The ultimate value of an RS rule can be represented as the extra total cost/benefit if the RS-guided intervention applied to the target population. Therefore, to effectively construct and evaluate an RS rule, one should have information on the financial and medical costs/benefits associated with the interventions. Therefore, an ideal data set to evaluate the RS rule would consist of patients whose intervention status is known. With such a data set along with the cost/benefit information on the interventions, one may comprehensively evaluate an RS rule based on the expected cost associated with incorrect assignment of risk groups. In this paper, we propose a unified framework to determine the optimal risk categorization and quantify the value of the corresponding RS rule based on the expected costs when the cost parameters are assumed to be given. As a simple example, patients may be stratified into low or high risk groups where low-risk patients would be managed without intervention and high-risk patients would receive a treatment.
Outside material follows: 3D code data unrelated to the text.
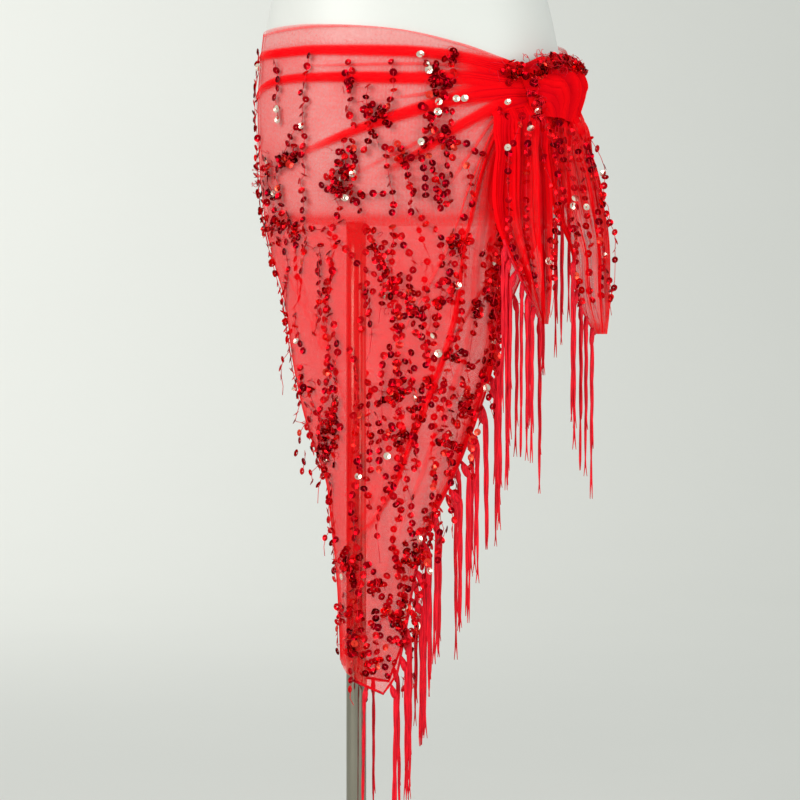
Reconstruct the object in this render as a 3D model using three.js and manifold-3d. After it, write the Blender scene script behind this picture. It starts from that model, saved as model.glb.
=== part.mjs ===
// Sequin hip scarf, tied round a smooth limbless dress form on a pole stand.
// Millimetres, +Z up. The form faces -Y. X = 0 and Y = 0 lie on the pole's axis, Z = 0 is the floor.
// The scarf is one triangle of net. Its long edge runs round the hips to a knot at the form's left hip
// (+X), its point hangs low at the other side, and both short edges carry knotted fringe.
import * as THREE from 'three';
import * as BufferGeometryUtils from 'three/addons/utils/BufferGeometryUtils.js';
import Module from 'manifold-3d';

// Driving dimensions
const formFoot = 781; // height of the form's flat underside
const neckTop = 1520; // height of the closed neck
const poleRadius = 10.5;
const poleSunk = 0.3; // gap left where pole, form and base meet
const baseRadius = 170;
const baseThickness = 9;
const wall = 1.3; // thickness of the net with its stitching
const wrapGap = 1.7; // from the form's skin to the inside of the wrap
const seamGap = 0.35; // gap where two sewn pieces meet
const stripWidth = 3.2; // narrow strip that carries a run of fringe
const stripThickness = 1.6;
const stripLift = 0.4; // how far a strip stands out from the net's middle, clear of the form
const strandWidth = 3;
const dropLength = 160; // usual length of a fringe strand
const lengthSpread = { least: 0.88, more: 0.24, inner: 0.82 }; // shares of dropLength
const laneTurn = 560; // height above which strands hang in lanes beside the edge
const laneFade = { form: 120, crowd: 90 }; // heights over which strands turn to the form, and lanes open
const bend = { first: 7, last: 20, share: 0.45 }; // drops to the two points of a strand's bend
const swayWidth = 1.6;
const sideRow = { first: 1, next: 3.6, over: 16 }; // how far a tuft's strands stand out, and over what drop
const tuftStep = 1.4; // sideways step from one strand of a tuft to the next
const tipShare = 0.6; // thickness of a strand's tip

// Form: a row for each level, half-widths told as left and right edges, depth to front and back
const formLevels = [
  { z: 790, left: -92, right: 214, front: 100, back: 102 },
  { z: 815, left: -97, right: 219, front: 104, back: 108 },
  { z: 860, left: -100, right: 222, front: 106, back: 114 },
  { z: 915, left: -100.5, right: 220, front: 106, back: 114 },
  { z: 975, left: -95, right: 209, front: 99, back: 102 },
  { z: 1015, left: -88, right: 200, front: 93, back: 92 },
  { z: 1090, left: -66, right: 178, front: 84, back: 78 },
  { z: 1165, left: -74, right: 186, front: 96, back: 84 },
  { z: 1235, left: -88, right: 200, front: 120, back: 92 },
  { z: 1285, left: -92, right: 204, front: 122, back: 96 },
  { z: 1345, left: -96, right: 208, front: 102, back: 96 },
  { z: 1395, left: -100, right: 212, front: 82, back: 86 },
  { z: 1425, left: -76, right: 188, front: 68, back: 74 },
  { z: 1448, left: -18, right: 130, front: 58, back: 64 },
  { z: 1470, left: 3, right: 109, front: 53, back: 57 },
  { z: 1515, left: 6, right: 106, front: 50, back: 52 },
];

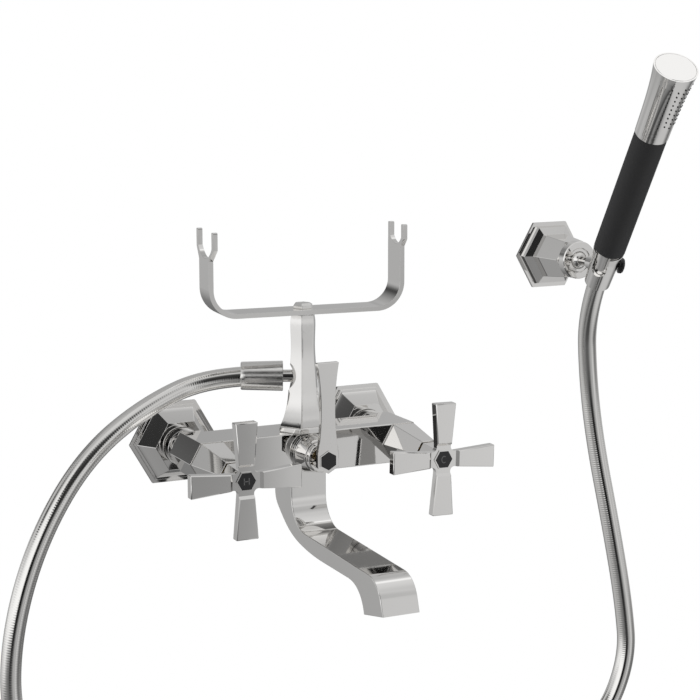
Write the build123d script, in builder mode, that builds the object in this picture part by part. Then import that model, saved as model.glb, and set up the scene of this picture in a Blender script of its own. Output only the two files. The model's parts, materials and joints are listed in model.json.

Two types of costs may arise from such a stratification: the unnecessary intervention for controls, denoted by C0
; and the cost of not receiving treatment for cases, denoted by C1
. When evaluating an RS rule that differentiates the high- and low-risk patients, it is important to account for the trade-off between these 2 types of costs (Cantor and others, 1999
), (Obuchowski, 2003
) and develop an RS rule with a cutoff value that optimizes the trade-off between these costs. In Section 2, we discuss the relationship between costs and optimal threshold values of an RS rules based on a single marker. Procedures for comparing multiple RS rules are also discussed. These procedures are generalized to the setting where multiple risk factors are available for RS in Section 3. The proposed methods are illustrated in Section 3 with a data set from the Cardiovascular Health Study (CHS) and simulation studies. Some remarks are given in Section 5.